- Historically, I believe bcache offered a better design than dm-cache. I wonder if that has changed at all?
That said, for this use, I would be very concerned about coherency issues putting any cache in front of the actual distributed filesystem. (Unless this is the only node doing writes, I guess?)
- > For e-commerce workloads, the performance benefit of write-back mode isn’t worth the data integrity risk. Our customers depend on transactional consistency, and write-through mode ensures every write operation is safely committed to our replicated Ceph storage before the application considers it complete.
Unless the writer is always overwriting entire files at once blindly (doesn't read-then-write), consistency requires consistency reads AND writes. Even then, potential ordering issues creep in. It would be really interesting to hear how they deal with it.
by miladyincontrol
0 subcomment
- I just use fs-cache for networked storage caching. Good enough for redhat, good enough for me.

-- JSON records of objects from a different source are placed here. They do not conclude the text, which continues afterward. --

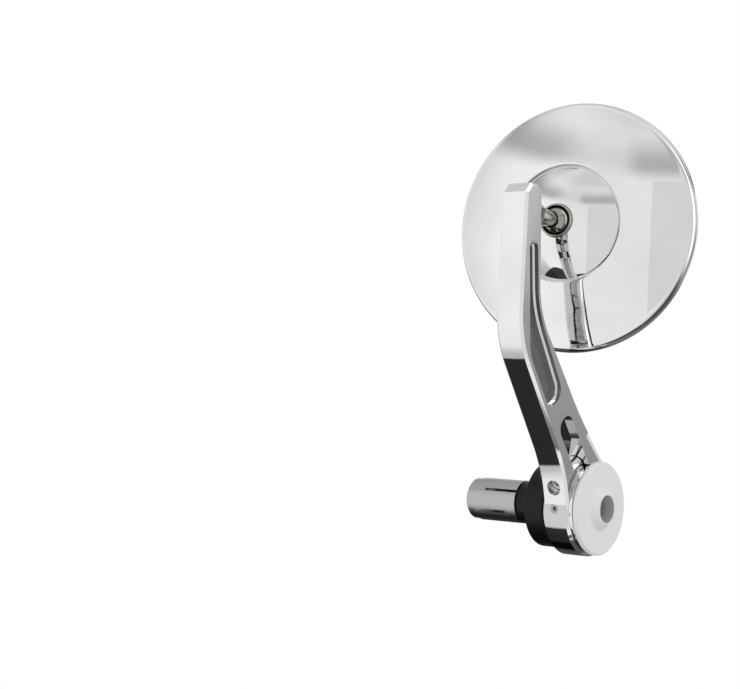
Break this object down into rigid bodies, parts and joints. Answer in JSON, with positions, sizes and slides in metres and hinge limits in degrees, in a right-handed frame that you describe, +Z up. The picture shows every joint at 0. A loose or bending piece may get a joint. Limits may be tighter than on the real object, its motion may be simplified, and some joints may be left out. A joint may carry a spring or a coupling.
{
  "type": "bar end mirror",
  "caption": "Round rear view mirror with a domed back, held by a ball joint on a cranked arm that clamps round an adapter in a handlebar's open end.",
  "frame": {"origin": "on the bar axis where the adapter's collar meets the end of the handlebar", "axes": "+X outboard along the bar axis, +Y rearward to the rider, +Z up along the arm's straight part"},
  "size_m": [0.0995, 0.0772, 0.18],
  "materials": {
    "adapter_black": "satin black anodised",
    "steel_small": "plain",
    "cap_satin": "fine satin",
    "bolt_steel": "polished",
    "arm_metal": "chromed, mirror polish with a satin outboard face",
    "stud_steel": "polished",
    "liner_polymer": "smooth moulded",
    "head_chrome": "chromed, mirror polish",
    "soft_black": "foam",
    "mirror_face": "silvered glass",
    "seal_black": "smooth"
  },
  "bodies": {
    "bar_end": {"bar_adapter": "adapter_black", "expander_sleeve": "steel_small", "cone_nut": "steel_small", "end_cap": "cap_satin", "bolt_washer": "steel_small", "cap_bolt": "bolt_steel"},
    "arm_body": {"arm": "arm_metal", "clamp_screw": "bolt_steel", "grub_screw": "steel_small", "lock_nut": "stud_steel", "ball_stud": "stud_steel"},
    "pan_body": {"ball_liner": "liner_polymer"},
    "tilt_body": {"seat_cup": "liner_polymer", "wave_spring": "steel_small"},
    "head_body": {"hub": "head_chrome", "retaining_ring": "stud_steel", "head_shell": "head_chrome", "hub_screws": "steel_small", "backing_pad": "soft_black", "mirror_glass": "mirror_face", "glass_seal": "seal_black"}
  },
  "joints": [
    {"name": "arm_swing", "type": "hinge", "parent": "bar_end", "child": "arm_body", "pos_m": [0.01575, 0, 0], "axis": [1, 0, 0], "range_deg": [-90, 90]},
    {"name": "head_pan", "type": "hinge", "parent": "arm_body", "child": "pan_body", "pos_m": [0.01575, -0.0268, 0.1108], "axis": [0, 0, 1], "range_deg": [-26.9, 9.1]},
    {"name": "head_tilt", "type": "hinge", "parent": "pan_body", "child": "tilt_body", "pos_m": [0.01575, -0.0268, 0.1108], "axis": [0.988, 0.1547, 0], "range_deg": [-18, 18]},
    {"name": "head_spin", "type": "hinge", "parent": "tilt_body", "child": "head_body", "pos_m": [0.01575, -0.0268, 0.1108], "axis": [0.1547, -0.988, 0], "continuous": true}
  ]
}
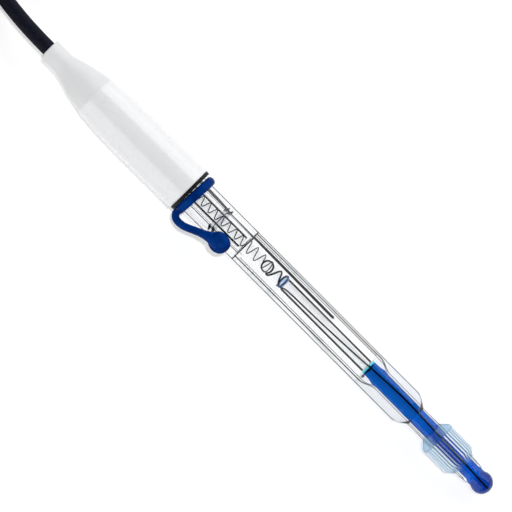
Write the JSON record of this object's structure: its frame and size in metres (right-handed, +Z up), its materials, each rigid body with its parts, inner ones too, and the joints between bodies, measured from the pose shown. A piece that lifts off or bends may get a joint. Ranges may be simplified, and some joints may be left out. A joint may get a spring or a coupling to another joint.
{
  "type": "ph electrode",
  "caption": "Refillable glass pH electrode lying flat: white cap, strain relief and cable, coaxial tubes with blue gel, rubber filling closure, ribbed junction sleeve and glass bulb.",
  "frame": {"origin": "bottom centre of the box of the electrode as it lies, without its cable and plug, on the surface that it rests on", "axes": "+X from the cap to the glass bulb along the surface, +Z up. The electrode's own axis lies 1.13 degrees nose down, because it rests on the cap's rim and on the sleeve"},
  "size_m": [0.3351, 0.0471, 0.017],
  "materials": {
    "cap_white": "smooth gloss moulding",
    "boot_white": "fine matte moulding",
    "black_rubber": "satin",
    "potting": "cast",
    "terminal_brass": "turned",
    "cable_black": "satin PVC jacket",
    "braid": "tinned wire",
    "core_white": "extruded",
    "copper_wire": "bright drawn",
    "clear_glass": "polished",
    "bulb_glass": "blown",
    "gel_blue": "clear coloured gel",
    "electrolyte": "clear liquid",
    "silver_wire": "drawn silver",
    "spring_wire": "drawn",
    "collar_blue": "satin",
    "seal_clear": "moulded silicone",
    "closure_blue": "matte silicone",
    "sleeve_blue": "translucent moulding",
    "plug_metal": "bright nickel plate",
    "pin_gold": "gold plate",
    "plug_insulator_white": "turned PTFE",
    "tie_black": "satin"
  },
  "bodies": {
    "electrode": {"strain_relief_boot": "boot_white", "cap_barrel": "cap_white", "cap_gasket": "black_rubber", "potting_resin": "potting", "top_bung": "black_rubber", "spring_terminal": "terminal_brass", "cable_jacket_end": "cable_black", "screen_braid": "braid", "crimp_ferrule": "braid", "core_insulation": "core_white", "core_conductor": "copper_wire", "outer_shaft": "clear_glass", "ph_tube": "clear_glass", "sensing_bulb": "bulb_glass", "inner_gel": "gel_blue", "reference_electrolyte": "electrolyte", "reference_wire": "silver_wire", "element_wire": "silver_wire", "contact_spring": "spring_wire", "guide_tube": "clear_glass", "cartridge_tube": "clear_glass", "cartridge_collar": "collar_blue", "seal_ring": "seal_clear", "closure_ring": "closure_blue", "cable_run": "cable_black", "cable_hank": "cable_black", "cable_tail": "cable_black", "hank_ties": "tie_black", "plug_body": "plug_metal", "plug_spring_washer": "braid", "plug_gasket": "black_rubber", "plug_pin": "pin_gold", "plug_insulator": "plug_insulator_white", "plug_core": "core_white", "plug_cable": "cable_black", "plug_crimp": "braid", "plug_boot": "black_rubber"},
    "sleeve": {"junction_sleeve": "sleeve_blue"},
    "stopper": {"closure_stopper": "closure_blue"},
    "nut": {"plug_coupling_nut": "plug_metal"}
  },
  "joints": [
    {"name": "sleeve_slide", "type": "slide", "parent": "electrode", "child": "sleeve", "axis": [-0.9998, 0, 0.0198], "range_m": [0, 0.007]},
    {"name": "stopper_pull", "type": "slide", "parent": "electrode", "child": "stopper", "axis": [0.0147, -0.6691, 0.743], "range_m": [0, 0.008]},
    {"name": "nut_turn", "type": "hinge", "parent": "electrode", "child": "nut", "pos_m": [-0.13275, -0.01399, 0.00725], "axis": [1, 0, 0], "continuous": true}
  ]
}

Unsure how performance compares but I like that it works transparently with little more than a mount flag to activate, works fine in containers, and if managed with cachefilesd it can scale dynamically as per configured quotas.
For local disks though? bcache
by 0xbadcafebee
1 subcomments
- This is good timing; I was just looking at a use-case where we need more iops and the only immediate solutions involve allocating way more high-performance disks or network storage. The problem with a cache is having a large dataset with random access, so repeated cache hits might not be frequent. But I had a theory that you could still make an impact on performance and lower your storage performance requirements. I may try this out, but it is block-level, so it's a bit intrusive.
Another option I haven't tried is tmpfs with an overlay. Initial access is RAM, falls back to underlying slower storage. Since I'm mostly doing reads, should be fine, writes can go to the slower disk mount. No block storage changes needed.
- dm-cache writeback mode is both amazing and terrifying. It reorders writes, so not only do you lose data if the cache fails, you probably just corrupted the entire backing disk.
- I remember seeing another strategy where a remote block device was (lazily?) mirrored to a local SSD. The mirror was configured such that reads from the local device were preferred and writes would go to both devices. I think this was done by someone on GCP.
Does this ring any bells? I’ve searched for this a time or two and can’t find it again.
- Why is two-thirds of their I/O crossing AZ boundaries for a read-heavy application? This application seems like it’s not well architected for AWS and puts them at availability risk in the event of a zonal impairment. It looks like they’re using Ceph instead of EBS, and it’s not clear why.
- I was looking into SSD caching recently and decided to go with Open-CAS instead, which should be more performant (didn't test it personally): https://github.com/Open-CAS/open-cas-linux/issues/1221
It's maintained by Intel and Huawei and the devs were very responsive.
by AtlasBarfed
2 subcomments
- "When deploying infrastructure across multiple AWS availability zones (AZs), bandwidth costs can become a significant operational expense"
An expense in the age of 100gbit networking that is entirely because AWS can get away with charging the suckers, um, customers for it
- Hmm.. I have a few questions:
1. How is the cache invalidated to avoid reading stale data?
2. If multi az setup is for high availability then I guess the only traffic between zones must be replication from the active one to the standby zones, in such a setup read cache doesn’t make much sense..